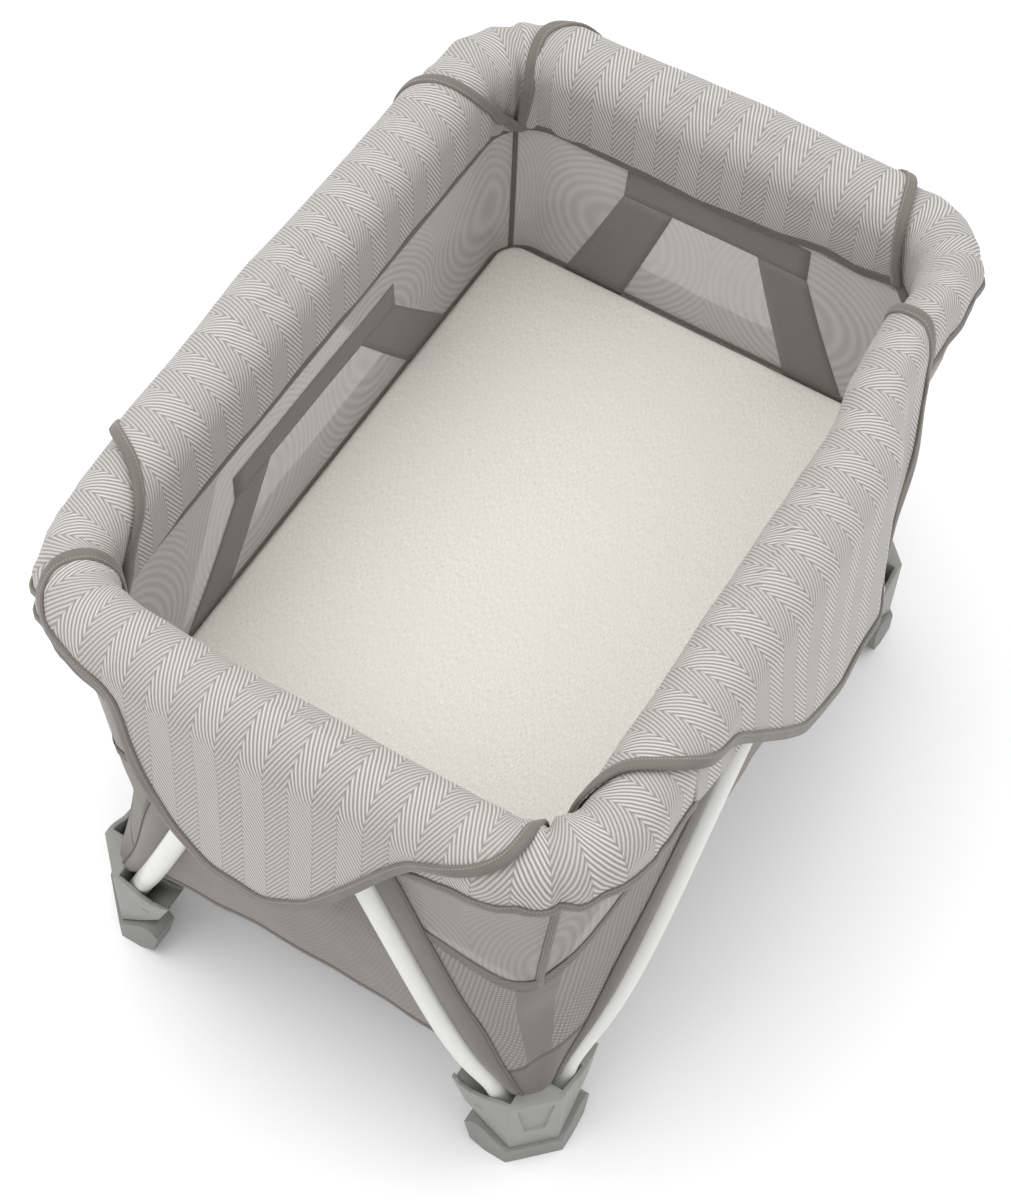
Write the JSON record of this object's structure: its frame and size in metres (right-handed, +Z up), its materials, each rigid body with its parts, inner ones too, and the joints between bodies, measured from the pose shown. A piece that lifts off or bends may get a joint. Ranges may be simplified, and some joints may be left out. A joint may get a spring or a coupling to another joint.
{
  "type": "travel play yard",
  "caption": "Rectangular folding play yard with a padded rim, mesh walls, a raised mattress and diverging curved leg tubes on corner feet.",
  "frame": {"origin": "on the floor, under the centre of the footprint", "axes": "+X along the long side, +Y along the short side away from the front, +Z up"},
  "size_m": [0.979, 0.723, 0.7214],
  "materials": {
    "feet": "fine satin texture",
    "boots": "matt",
    "tubes": "satin",
    "brackets": "satin",
    "buttons": "satin",
    "rim_cover": "herringbone weave",
    "padding": "herringbone weave over foam",
    "mesh": "open knitted mesh",
    "panels": "plain weave",
    "sheet": "heathered knit"
  },
  "bodies": {
    "foot_fl": {"foot_fl": "feet", "boot_fl": "boots", "mesh_wall_front": "mesh", "mesh_wall_left": "mesh", "cloth_panel_front": "panels", "cloth_panel_left": "panels"},
    "foot_fr": {"foot_fr": "feet", "boot_fr": "boots", "mesh_wall_right": "mesh", "cloth_panel_right": "panels"},
    "foot_bl": {"foot_bl": "feet", "boot_bl": "boots", "mesh_wall_back": "mesh", "cloth_panel_back": "panels"},
    "foot_br": {"foot_br": "feet", "boot_br": "boots"},
    "bracket_front": {"bracket_front": "brackets", "rim_pad_front": "padding", "petal_front": "rim_cover"},
    "button_front": {"button_front": "buttons"},
    "leg_front_neg": {"leg_front_neg": "tubes"},
    "rail_front_neg": {"rail_front_neg": "tubes"},
    "leg_front_pos": {"leg_front_pos": "tubes"},
    "rail_front_pos": {"rail_front_pos": "tubes"},
    "bracket_back": {"bracket_back": "brackets", "rim_pad_back": "padding", "petal_back": "rim_cover"},
    "button_back": {"button_back": "buttons"},
    "leg_back_neg": {"leg_back_neg": "tubes"},
    "rail_back_neg": {"rail_back_neg": "tubes"},
    "leg_back_pos": {"leg_back_pos": "tubes"},
    "rail_back_pos": {"rail_back_pos": "tubes"},
    "bracket_left": {"bracket_left": "brackets", "rim_pad_left": "padding", "petal_left": "rim_cover"},
    "button_left": {"button_left": "buttons"},
    "leg_left_neg": {"leg_left_neg": "tubes"},
    "rail_left_neg": {"rail_left_neg": "tubes"},
    "leg_left_pos": {"leg_left_pos": "tubes"},
    "rail_left_pos": {"rail_left_pos": "tubes"},
    "bracket_right": {"bracket_right": "brackets", "rim_pad_right": "padding", "petal_right": "rim_cover"},
    "button_right": {"button_right": "buttons"},
    "leg_right_neg": {"leg_right_neg": "tubes"},
    "rail_right_neg": {"rail_right_neg": "tubes"},
    "leg_right_pos": {"leg_right_pos": "tubes"},
    "rail_right_pos": {"rail_right_pos": "tubes"},
    "elbow_fl": {"elbow_fl": "brackets"},
    "link_fl": {"link_fl": "tubes"},
    "elbow_fr": {"elbow_fr": "brackets"},
    "link_fr": {"link_fr": "tubes"},
    "elbow_bl": {"elbow_bl": "brackets"},
    "link_bl": {"link_bl": "tubes"},
    "elbow_br": {"elbow_br": "brackets"},
    "link_br": {"link_br": "tubes"},
    "hub": {"hub": "brackets"},
    "mattress": {"mattress": "sheet", "support_panel": "panels"}
  },
  "joints": [
    {"name": "fold", "type": "hinge", "parent": "foot_fl", "child": "leg_front_neg", "pos_m": [-0.377, -0.279, 0.105], "axis": [0, -1, 0], "range_deg": [0, 31.32], "deforming": ["cloth_panel_back", "cloth_panel_front", "cloth_panel_left", "cloth_panel_right", "mattress", "mesh_wall_back", "mesh_wall_front", "mesh_wall_left", "mesh_wall_right", "petal_back", "petal_front", "petal_left", "petal_right", "rim_pad_back", "rim_pad_front", "rim_pad_left", "rim_pad_right", "support_panel"]},
    {"name": "bracket_front_level", "type": "hinge", "parent": "leg_front_neg", "child": "bracket_front", "pos_m": [-0.06, -0.321, 0.626], "axis": [0, -1, 0], "range_deg": [-31.62, 0]},
    {"name": "leg_front_pos_swing", "type": "hinge", "parent": "bracket_front", "child": "leg_front_pos", "pos_m": [0.06, -0.321, 0.626], "axis": [0, 1, 0], "range_deg": [0, 31.62]},
    {"name": "foot_fr_level", "type": "hinge", "parent": "leg_front_pos", "child": "foot_fr", "pos_m": [0.377, -0.279, 0.105], "axis": [0, 1, 0], "range_deg": [-31.62, 0]},
    {"name": "rail_front_neg_fold", "type": "hinge", "parent": "bracket_front", "child": "rail_front_neg", "pos_m": [-0.103, -0.282, 0.685], "axis": [0, -1, 0], "range_deg": [0, 110.03]},
    {"name": "rail_front_pos_fold", "type": "hinge", "parent": "bracket_front", "child": "rail_front_pos", "pos_m": [0.103, -0.282, 0.685], "axis": [0, 1, 0], "range_deg": [0, 110.03]},
    {"name": "button_front_press", "type": "slide", "parent": "bracket_front", "child": "button_front", "axis": [0, 0, 1], "range_m": [0, 0.004], "stiffness_N_per_m": 600, "springref_m": -0.002},
    {"name": "leg_left_neg_swing", "type": "hinge", "parent": "foot_fl", "child": "leg_left_neg", "pos_m": [-0.42, -0.24, 0.105], "axis": [1, 0, 0], "range_deg": [0, 19.36]},
    {"name": "bracket_left_level", "type": "hinge", "parent": "leg_left_neg", "child": "bracket_left", "pos_m": [-0.454, -0.06, 0.626], "axis": [1, 0, 0], "range_deg": [-19.36, 0]},
    {"name": "leg_left_pos_swing", "type": "hinge", "parent": "bracket_left", "child": "leg_left_pos", "pos_m": [-0.454, 0.06, 0.626], "axis": [-1, 0, 0], "range_deg": [0, 19.36]},
    {"name": "foot_bl_level", "type": "hinge", "parent": "leg_left_pos", "child": "foot_bl", "pos_m": [-0.42, 0.24, 0.105], "axis": [-1, 0, 0], "range_deg": [-19.36, 0]},
    {"name": "rail_left_neg_fold", "type": "hinge", "parent": "bracket_left", "child": "rail_left_neg", "pos_m": [-0.415, -0.045, 0.685], "axis": [1, 0, 0], "range_deg": [0, 96.68]},
    {"name": "elbow_fl_level", "type": "hinge", "parent": "rail_left_neg", "child": "elbow_fl", "pos_m": [-0.415, -0.207, 0.685], "axis": [1, 0, 0], "range_deg": [-96.68, 0]},
    {"name": "rail_left_pos_fold", "type": "hinge", "parent": "bracket_left", "child": "rail_left_pos", "pos_m": [-0.415, 0.045, 0.685], "axis": [-1, 0, 0], "range_deg": [0, 96.68]},
    {"name": "elbow_bl_level", "type": "hinge", "parent": "rail_left_pos", "child": "elbow_bl", "pos_m": [-0.415, 0.207, 0.685], "axis": [-1, 0, 0], "range_deg": [-96.68, 0]},
    {"name": "button_left_press", "type": "slide", "parent": "bracket_left", "child": "button_left", "axis": [0, 0, 1], "range_m": [0, 0.004], "stiffness_N_per_m": 600, "springref_m": -0.002},
    {"name": "leg_back_neg_swing", "type": "hinge", "parent": "foot_bl", "child": "leg_back_neg", "pos_m": [-0.377, 0.279, 0.105], "axis": [0, -1, 0], "range_deg": [0, 31.62]},
    {"name": "bracket_back_level", "type": "hinge", "parent": "leg_back_neg", "child": "bracket_back", "pos_m": [-0.06, 0.321, 0.626], "axis": [0, -1, 0], "range_deg": [-31.62, 0]},
    {"name": "leg_back_pos_swing", "type": "hinge", "parent": "bracket_back", "child": "leg_back_pos", "pos_m": [0.06, 0.321, 0.626], "axis": [0, 1, 0], "range_deg": [0, 31.62]},
    {"name": "foot_br_level", "type": "hinge", "parent": "leg_back_pos", "child": "foot_br", "pos_m": [0.377, 0.279, 0.105], "axis": [0, 1, 0], "range_deg": [-31.62, 0]},
    {"name": "rail_back_neg_fold", "type": "hinge", "parent": "bracket_back", "child": "rail_back_neg", "pos_m": [-0.103, 0.282, 0.685], "axis": [0, -1, 0], "range_deg": [0, 110.03]},
    {"name": "rail_back_pos_fold", "type": "hinge", "parent": "bracket_back", "child": "rail_back_pos", "pos_m": [0.103, 0.282, 0.685], "axis": [0, 1, 0], "range_deg": [0, 110.03]},
    {"name": "button_back_press", "type": "slide", "parent": "bracket_back", "child": "button_back", "axis": [0, 0, 1], "range_m": [0, 0.004], "stiffness_N_per_m": 600, "springref_m": -0.002},
    {"name": "leg_right_neg_swing", "type": "hinge", "parent": "foot_fr", "child": "leg_right_neg", "pos_m": [0.42, -0.24, 0.105], "axis": [1, 0, 0], "range_deg": [0, 19.36]},
    {"name": "bracket_right_level", "type": "hinge", "parent": "leg_right_neg", "child": "bracket_right", "pos_m": [0.454, -0.06, 0.626], "axis": [1, 0, 0], "range_deg": [-19.36, 0]},
    {"name": "leg_right_pos_swing", "type": "hinge", "parent": "bracket_right", "child": "leg_right_pos", "pos_m": [0.454, 0.06, 0.626], "axis": [-1, 0, 0], "range_deg": [0, 19.36]},
    {"name": "rail_right_neg_fold", "type": "hinge", "parent": "bracket_right", "child": "rail_right_neg", "pos_m": [0.415, -0.045, 0.685], "axis": [1, 0, 0], "range_deg": [0, 96.68]},
    {"name": "elbow_fr_level", "type": "hinge", "parent": "rail_right_neg", "child": "elbow_fr", "pos_m": [0.415, -0.207, 0.685], "axis": [1, 0, 0], "range_deg": [-96.68, 0]},
    {"name": "rail_right_pos_fold", "type": "hinge", "parent": "bracket_right", "child": "rail_right_pos", "pos_m": [0.415, 0.045, 0.685], "axis": [-1, 0, 0], "range_deg": [0, 96.68]},
    {"name": "elbow_br_level", "type": "hinge", "parent": "rail_right_pos", "child": "elbow_br", "pos_m": [0.415, 0.207, 0.685], "axis": [-1, 0, 0], "range_deg": [-96.68, 0]},
    {"name": "button_right_press", "type": "slide", "parent": "bracket_right", "child": "button_right", "axis": [0, 0, 1], "range_m": [0, 0.004], "stiffness_N_per_m": 600, "springref_m": -0.002},
    {"name": "link_fl_swing", "type": "hinge", "parent": "foot_fl", "child": "link_fl", "pos_m": [-0.385, -0.244, 0.06], "axis": [0.5165, -0.8563, 0], "range_deg": [0, 72.41]},
    {"name": "hub_level", "type": "hinge", "parent": "link_fl", "child": "hub", "pos_m": [-0.064, -0.0504, 0.17], "axis": [0.5165, -0.8563, 0], "range_deg": [-72.41, 0]},
    {"name": "link_fr_swing", "type": "hinge", "parent": "foot_fr", "child": "link_fr", "pos_m": [0.385, -0.244, 0.06], "axis": [0.5165, 0.8563, 0], "range_deg": [0, 72.41]},
    {"name": "link_bl_swing", "type": "hinge", "parent": "foot_bl", "child": "link_bl", "pos_m": [-0.385, 0.244, 0.06], "axis": [-0.5165, -0.8563, 0], "range_deg": [0, 72.41]},
    {"name": "link_br_swing", "type": "hinge", "parent": "foot_br", "child": "link_br", "pos_m": [0.385, 0.244, 0.06], "axis": [-0.5165, 0.8563, 0], "range_deg": [0, 72.41]},
    {"name": "mattress_lift", "type": "slide", "parent": "hub", "child": "mattress", "axis": [0, 0, 1], "range_m": [0, 0.302]}
  ],
  "couplings": [
    {"joint": "bracket_front_level", "follows": "fold", "ratio": -1},
    {"joint": "leg_front_pos_swing", "follows": "fold", "ratio": 1},
    {"joint": "foot_fr_level", "follows": "fold", "ratio": -1},
    {"joint": "rail_front_neg_fold", "follows": "fold", "ratio": 3.5036},
    {"joint": "rail_front_pos_fold", "follows": "fold", "ratio": 3.5036},
    {"joint": "leg_left_neg_swing", "follows": "fold", "ratio": 0.60858},
    {"joint": "bracket_left_level", "follows": "fold", "ratio": -0.60858},
    {"joint": "leg_left_pos_swing", "follows": "fold", "ratio": 0.60858},
    {"joint": "foot_bl_level", "follows": "fold", "ratio": -0.60858},
    {"joint": "rail_left_neg_fold", "follows": "fold", "ratio": 3.0774},
    {"joint": "elbow_fl_level", "follows": "fold", "ratio": -3.0774},
    {"joint": "rail_left_pos_fold", "follows": "fold", "ratio": 3.0774},
    {"joint": "elbow_bl_level", "follows": "fold", "ratio": -3.0774},
    {"joint": "leg_back_neg_swing", "follows": "fold", "ratio": 1},
    {"joint": "bracket_back_level", "follows": "fold", "ratio": -1},
    {"joint": "leg_back_pos_swing", "follows": "fold", "ratio": 1},
    {"joint": "foot_br_level", "follows": "fold", "ratio": -1},
    {"joint": "rail_back_neg_fold", "follows": "fold", "ratio": 3.5036},
    {"joint": "rail_back_pos_fold", "follows": "fold", "ratio": 3.5036},
    {"joint": "leg_right_neg_swing", "follows": "fold", "ratio": 0.60858},
    {"joint": "bracket_right_level", "follows": "fold", "ratio": -0.60858},
    {"joint": "leg_right_pos_swing", "follows": "fold", "ratio": 0.60858},
    {"joint": "rail_right_neg_fold", "follows": "fold", "ratio": 3.0774},
    {"joint": "elbow_fr_level", "follows": "fold", "ratio": -3.0774},
    {"joint": "rail_right_pos_fold", "follows": "fold", "ratio": 3.0774},
    {"joint": "elbow_br_level", "follows": "fold", "ratio": -3.0774},
    {"joint": "link_fl_swing", "follows": "fold", "ratio": 2.3026},
    {"joint": "hub_level", "follows": "fold", "ratio": -2.3026},
    {"joint": "link_fr_swing", "follows": "fold", "ratio": 2.3026},
    {"joint": "link_bl_swing", "follows": "fold", "ratio": 2.3026},
    {"joint": "link_br_swing", "follows": "fold", "ratio": 2.3026},
    {"joint": "mattress_lift", "follows": "fold", "m_per_rad": 0.54884}
  ]
}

━━━━━━━━━━━━━━━━━━━━━━━━━━━━━━

### The task
In the material above, show every line where the word "bodies" turns up.

### Reply
Write the JSON record of this object's structure: its frame and size in metres (right-handed, +Z up), its materials, each rigid body with its parts, inner ones too, and the joints between bodies, measured from the pose shown. A piece that lifts off or bends may get a joint. Ranges may be simplified, and some joints may be left out. A joint may get a spring or a coupling to another joint.
  "bodies": {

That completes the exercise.